-- start Records provided --

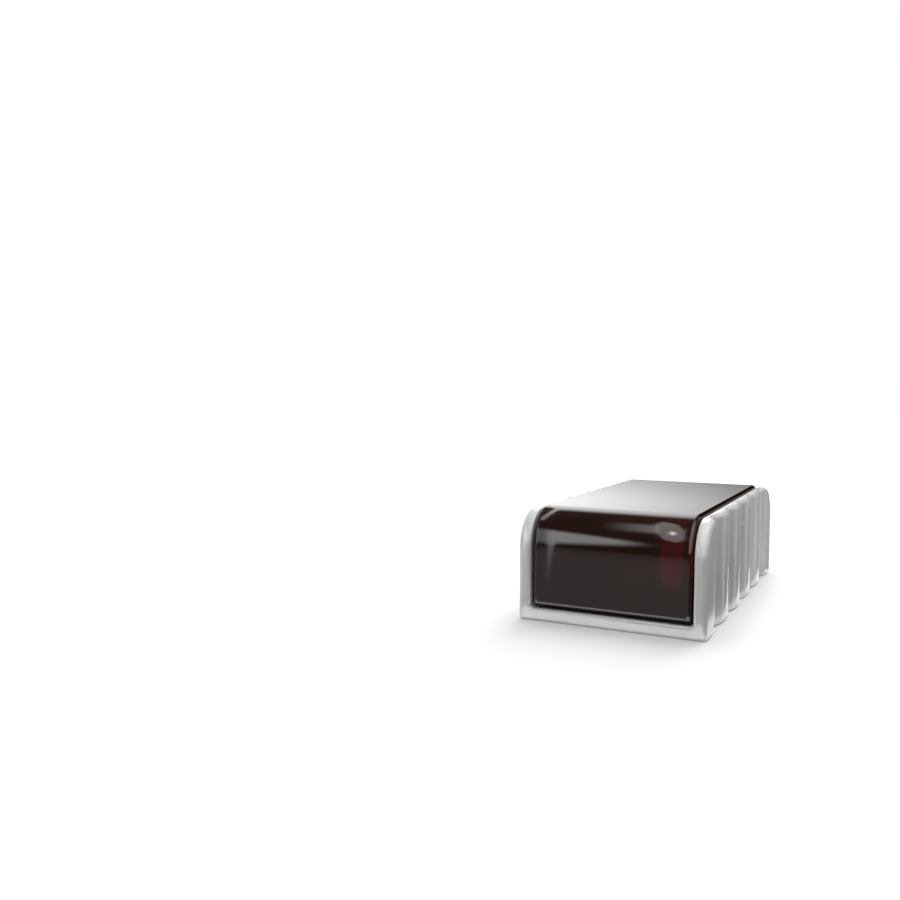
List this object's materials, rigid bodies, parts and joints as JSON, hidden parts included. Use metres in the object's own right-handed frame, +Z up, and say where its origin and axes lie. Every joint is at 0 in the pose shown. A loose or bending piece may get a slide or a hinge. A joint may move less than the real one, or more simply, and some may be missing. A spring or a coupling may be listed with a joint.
{
  "type": "rosin cake",
  "caption": "Rectangular block of bow rosin lying in an open moulded plastic holder with scalloped finger grips along its sides.",
  "frame": {"origin": "centre of the underside, on the surface that the holder stands on", "axes": "+Z up, out of the open face of the holder; +Y along the cake's length, with the end nearest the player at -Y; +X across it"},
  "size_m": [0.0302, 0.06, 0.0182],
  "materials": {
    "holder_plastic": "glossy moulded light grey-white",
    "rosin": "poured and polished very dark red-brown, faintly translucent",
    "adhesive": "matte off-white"
  },
  "bodies": {
    "root": {"holder": "holder_plastic", "rosin_block": "rosin", "adhesive_strip_left": "adhesive", "adhesive_strip_right": "adhesive"}
  },
  "joints": []
}
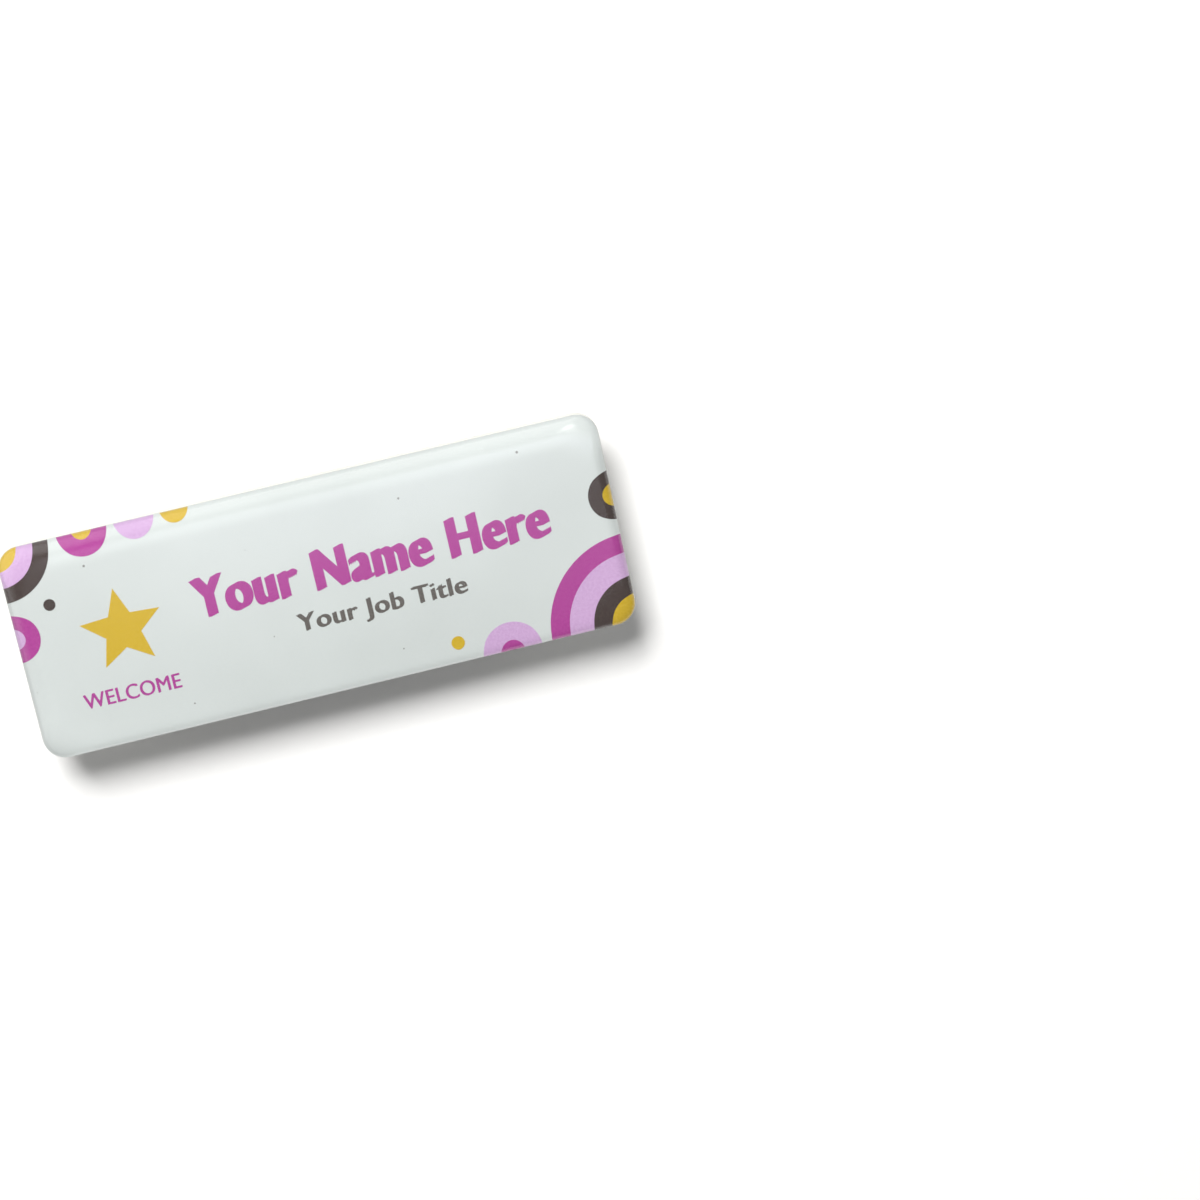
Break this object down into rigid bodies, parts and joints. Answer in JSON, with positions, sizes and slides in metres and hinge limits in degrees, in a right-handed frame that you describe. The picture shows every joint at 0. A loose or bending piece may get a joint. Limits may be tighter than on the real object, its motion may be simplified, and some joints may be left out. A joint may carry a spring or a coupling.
{
  "type": "name badge with magnetic fitting",
  "caption": "Oblong printed name badge under a clear resin dome, with rounded corners and a magnet bar that clamps it to clothing from behind.",
  "frame": {"origin": "middle of the magnet bar's outer face, which the badge rests on, on the centre lines of its length and width", "axes": "+X along the badge's length, to the right as its print is read; +Y to the top of the print; +Z out of the printed face"},
  "size_m": [0.072, 0.026, 0.0102],
  "materials": {
    "clear_resin": "clear cast polyurethane, high gloss",
    "printed_vinyl": "white print film with magenta, lilac, gold and charcoal inks",
    "white_abs": "satin white sheet, lightly scuffed",
    "adhesive_foam": "matt grey closed-cell foam tape",
    "plated_steel": "bright nickel plating",
    "black_abs": "moulded black plastic with a soft sheen",
    "plated_magnet": "bright nickel plating"
  },
  "bodies": {
    "magnet_side": {"magnet_bar": "black_abs", "magnet_1": "plated_magnet", "magnet_2": "plated_magnet", "magnet_3": "plated_magnet"},
    "badge_side": {"dome": "clear_resin", "printed_face": "printed_vinyl", "base_plate": "white_abs", "foam_pad": "adhesive_foam", "steel_plate": "plated_steel"}
  },
  "joints": [
    {"name": "badge_lift", "type": "slide", "parent": "magnet_side", "child": "badge_side", "axis": [0, 0, 1], "range_m": [0, 0.012]}
  ]
}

-- end Records provided --

*Exercise directions*. Return all of the data precisely as it appears.

*Written response*.
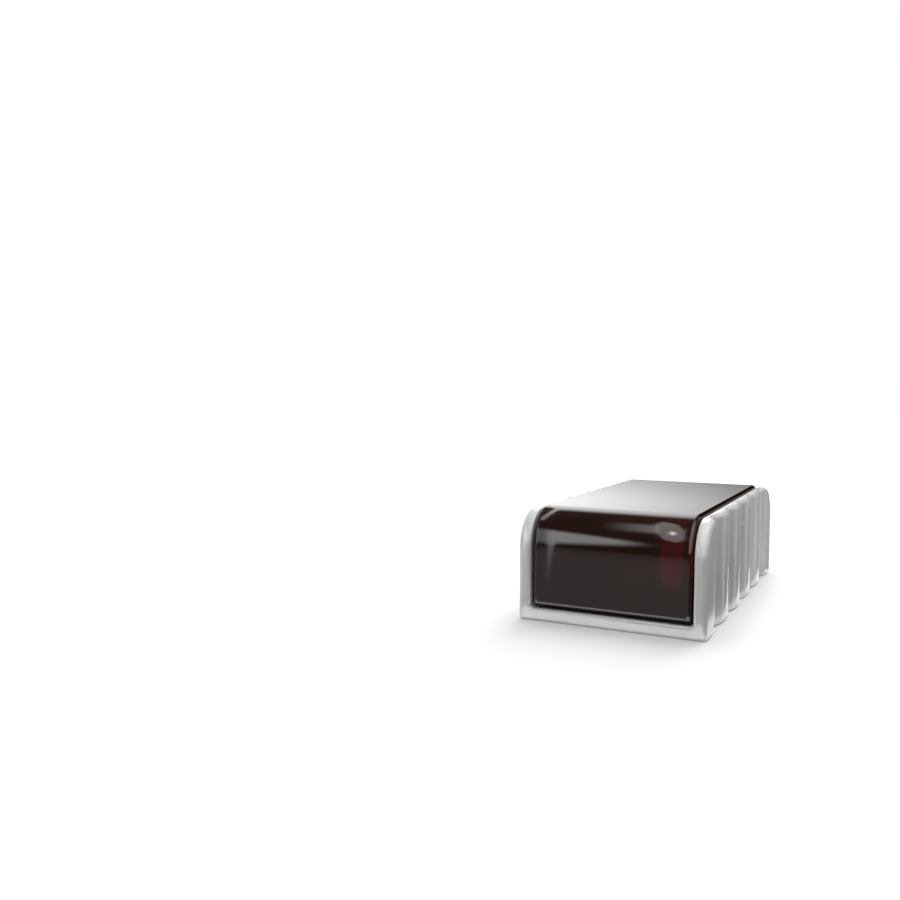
List this object's materials, rigid bodies, parts and joints as JSON, hidden parts included. Use metres in the object's own right-handed frame, +Z up, and say where its origin and axes lie. Every joint is at 0 in the pose shown. A loose or bending piece may get a slide or a hinge. A joint may move less than the real one, or more simply, and some may be missing. A spring or a coupling may be listed with a joint.
{
  "type": "rosin cake",
  "caption": "Rectangular block of bow rosin lying in an open moulded plastic holder with scalloped finger grips along its sides.",
  "frame": {"origin": "centre of the underside, on the surface that the holder stands on", "axes": "+Z up, out of the open face of the holder; +Y along the cake's length, with the end nearest the player at -Y; +X across it"},
  "size_m": [0.0302, 0.06, 0.0182],
  "materials": {
    "holder_plastic": "glossy moulded light grey-white",
    "rosin": "poured and polished very dark red-brown, faintly translucent",
    "adhesive": "matte off-white"
  },
  "bodies": {
    "root": {"holder": "holder_plastic", "rosin_block": "rosin", "adhesive_strip_left": "adhesive", "adhesive_strip_right": "adhesive"}
  },
  "joints": []
}
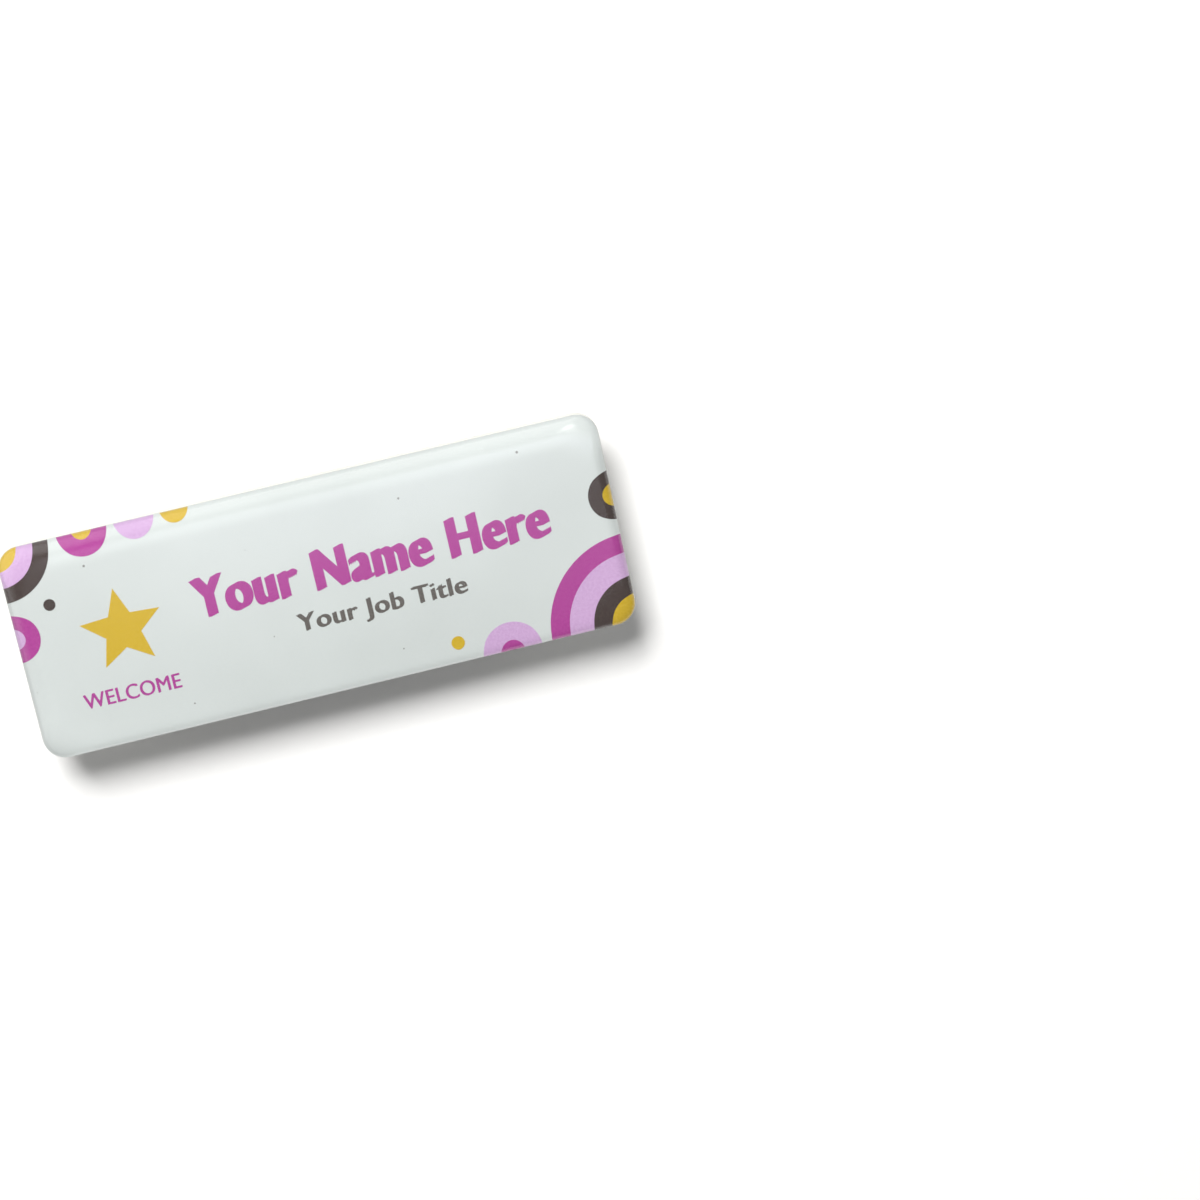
Break this object down into rigid bodies, parts and joints. Answer in JSON, with positions, sizes and slides in metres and hinge limits in degrees, in a right-handed frame that you describe. The picture shows every joint at 0. A loose or bending piece may get a joint. Limits may be tighter than on the real object, its motion may be simplified, and some joints may be left out. A joint may carry a spring or a coupling.
{
  "type": "name badge with magnetic fitting",
  "caption": "Oblong printed name badge under a clear resin dome, with rounded corners and a magnet bar that clamps it to clothing from behind.",
  "frame": {"origin": "middle of the magnet bar's outer face, which the badge rests on, on the centre lines of its length and width", "axes": "+X along the badge's length, to the right as its print is read; +Y to the top of the print; +Z out of the printed face"},
  "size_m": [0.072, 0.026, 0.0102],
  "materials": {
    "clear_resin": "clear cast polyurethane, high gloss",
    "printed_vinyl": "white print film with magenta, lilac, gold and charcoal inks",
    "white_abs": "satin white sheet, lightly scuffed",
    "adhesive_foam": "matt grey closed-cell foam tape",
    "plated_steel": "bright nickel plating",
    "black_abs": "moulded black plastic with a soft sheen",
    "plated_magnet": "bright nickel plating"
  },
  "bodies": {
    "magnet_side": {"magnet_bar": "black_abs", "magnet_1": "plated_magnet", "magnet_2": "plated_magnet", "magnet_3": "plated_magnet"},
    "badge_side": {"dome": "clear_resin", "printed_face": "printed_vinyl", "base_plate": "white_abs", "foam_pad": "adhesive_foam", "steel_plate": "plated_steel"}
  },
  "joints": [
    {"name": "badge_lift", "type": "slide", "parent": "magnet_side", "child": "badge_side", "axis": [0, 0, 1], "range_m": [0, 0.012]}
  ]
}